Data shown
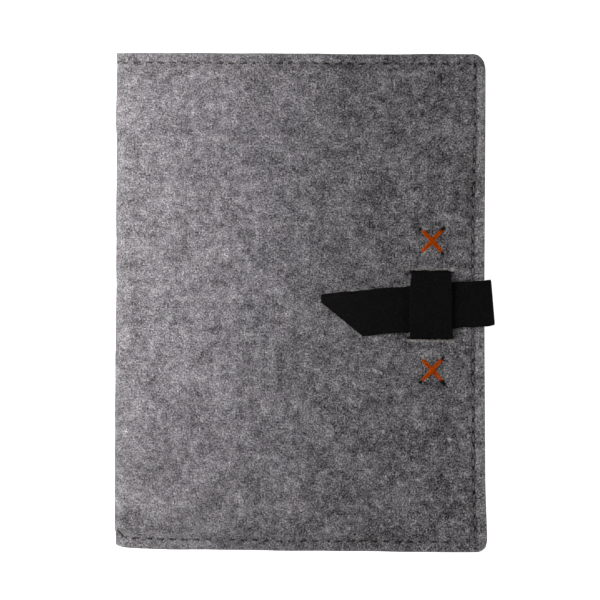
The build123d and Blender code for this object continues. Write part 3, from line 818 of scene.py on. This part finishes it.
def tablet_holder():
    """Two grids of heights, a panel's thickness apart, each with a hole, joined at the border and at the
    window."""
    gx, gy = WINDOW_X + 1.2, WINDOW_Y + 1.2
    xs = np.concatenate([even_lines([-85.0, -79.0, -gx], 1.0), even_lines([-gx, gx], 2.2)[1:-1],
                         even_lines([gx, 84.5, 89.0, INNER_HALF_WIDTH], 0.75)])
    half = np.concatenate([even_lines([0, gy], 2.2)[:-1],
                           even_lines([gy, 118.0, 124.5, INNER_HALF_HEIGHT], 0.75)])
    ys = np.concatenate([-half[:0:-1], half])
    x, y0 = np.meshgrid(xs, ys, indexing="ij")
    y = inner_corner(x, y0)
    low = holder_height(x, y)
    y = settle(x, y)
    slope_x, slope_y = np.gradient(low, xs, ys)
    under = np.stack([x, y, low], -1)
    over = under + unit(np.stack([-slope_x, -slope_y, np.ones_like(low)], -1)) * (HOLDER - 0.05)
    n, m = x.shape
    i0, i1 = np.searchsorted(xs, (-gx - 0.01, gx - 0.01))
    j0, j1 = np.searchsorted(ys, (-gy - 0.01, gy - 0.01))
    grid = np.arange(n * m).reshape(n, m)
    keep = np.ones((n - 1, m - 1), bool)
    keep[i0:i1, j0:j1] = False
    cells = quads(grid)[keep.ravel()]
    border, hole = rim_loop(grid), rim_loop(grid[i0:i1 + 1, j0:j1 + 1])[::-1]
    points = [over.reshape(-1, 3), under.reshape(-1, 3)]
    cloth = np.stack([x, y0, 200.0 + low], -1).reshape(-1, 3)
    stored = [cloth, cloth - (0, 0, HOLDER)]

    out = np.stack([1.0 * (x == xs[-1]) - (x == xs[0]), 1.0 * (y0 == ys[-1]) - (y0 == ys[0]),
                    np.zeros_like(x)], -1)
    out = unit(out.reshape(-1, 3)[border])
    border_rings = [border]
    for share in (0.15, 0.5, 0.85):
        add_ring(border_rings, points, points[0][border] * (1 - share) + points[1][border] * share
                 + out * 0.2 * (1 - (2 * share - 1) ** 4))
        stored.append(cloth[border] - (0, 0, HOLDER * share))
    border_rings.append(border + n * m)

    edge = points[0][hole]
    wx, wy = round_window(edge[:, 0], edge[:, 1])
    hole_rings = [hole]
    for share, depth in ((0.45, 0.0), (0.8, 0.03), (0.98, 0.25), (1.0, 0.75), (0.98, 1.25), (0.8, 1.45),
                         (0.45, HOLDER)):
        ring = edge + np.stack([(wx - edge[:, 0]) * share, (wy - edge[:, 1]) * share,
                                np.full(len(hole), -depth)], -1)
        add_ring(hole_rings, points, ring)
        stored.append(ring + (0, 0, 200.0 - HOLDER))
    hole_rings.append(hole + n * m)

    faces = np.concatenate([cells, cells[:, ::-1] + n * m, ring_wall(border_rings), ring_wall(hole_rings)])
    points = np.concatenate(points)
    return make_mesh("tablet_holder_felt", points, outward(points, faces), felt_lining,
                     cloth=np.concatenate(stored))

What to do
Restate every line of the data word for word.

Written solution
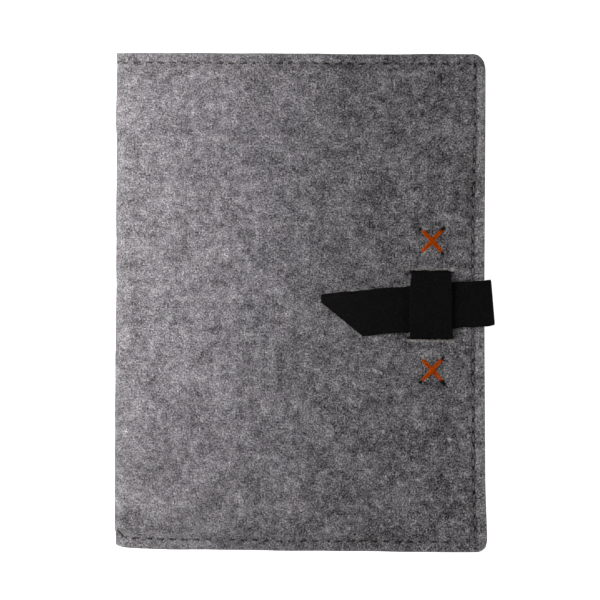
The build123d and Blender code for this object continues. Write part 3, from line 818 of scene.py on. This part finishes it.
def tablet_holder():
    """Two grids of heights, a panel's thickness apart, each with a hole, joined at the border and at the
    window."""
    gx, gy = WINDOW_X + 1.2, WINDOW_Y + 1.2
    xs = np.concatenate([even_lines([-85.0, -79.0, -gx], 1.0), even_lines([-gx, gx], 2.2)[1:-1],
                         even_lines([gx, 84.5, 89.0, INNER_HALF_WIDTH], 0.75)])
    half = np.concatenate([even_lines([0, gy], 2.2)[:-1],
                           even_lines([gy, 118.0, 124.5, INNER_HALF_HEIGHT], 0.75)])
    ys = np.concatenate([-half[:0:-1], half])
    x, y0 = np.meshgrid(xs, ys, indexing="ij")
    y = inner_corner(x, y0)
    low = holder_height(x, y)
    y = settle(x, y)
    slope_x, slope_y = np.gradient(low, xs, ys)
    under = np.stack([x, y, low], -1)
    over = under + unit(np.stack([-slope_x, -slope_y, np.ones_like(low)], -1)) * (HOLDER - 0.05)
    n, m = x.shape
    i0, i1 = np.searchsorted(xs, (-gx - 0.01, gx - 0.01))
    j0, j1 = np.searchsorted(ys, (-gy - 0.01, gy - 0.01))
    grid = np.arange(n * m).reshape(n, m)
    keep = np.ones((n - 1, m - 1), bool)
    keep[i0:i1, j0:j1] = False
    cells = quads(grid)[keep.ravel()]
    border, hole = rim_loop(grid), rim_loop(grid[i0:i1 + 1, j0:j1 + 1])[::-1]
    points = [over.reshape(-1, 3), under.reshape(-1, 3)]
    cloth = np.stack([x, y0, 200.0 + low], -1).reshape(-1, 3)
    stored = [cloth, cloth - (0, 0, HOLDER)]

    out = np.stack([1.0 * (x == xs[-1]) - (x == xs[0]), 1.0 * (y0 == ys[-1]) - (y0 == ys[0]),
                    np.zeros_like(x)], -1)
    out = unit(out.reshape(-1, 3)[border])
    border_rings = [border]
    for share in (0.15, 0.5, 0.85):
        add_ring(border_rings, points, points[0][border] * (1 - share) + points[1][border] * share
                 + out * 0.2 * (1 - (2 * share - 1) ** 4))
        stored.append(cloth[border] - (0, 0, HOLDER * share))
    border_rings.append(border + n * m)

    edge = points[0][hole]
    wx, wy = round_window(edge[:, 0], edge[:, 1])
    hole_rings = [hole]
    for share, depth in ((0.45, 0.0), (0.8, 0.03), (0.98, 0.25), (1.0, 0.75), (0.98, 1.25), (0.8, 1.45),
                         (0.45, HOLDER)):
        ring = edge + np.stack([(wx - edge[:, 0]) * share, (wy - edge[:, 1]) * share,
                                np.full(len(hole), -depth)], -1)
        add_ring(hole_rings, points, ring)
        stored.append(ring + (0, 0, 200.0 - HOLDER))
    hole_rings.append(hole + n * m)

    faces = np.concatenate([cells, cells[:, ::-1] + n * m, ring_wall(border_rings), ring_wall(hole_rings)])
    points = np.concatenate(points)
    return make_mesh("tablet_holder_felt", points, outward(points, faces), felt_lining,
                     cloth=np.concatenate(stored))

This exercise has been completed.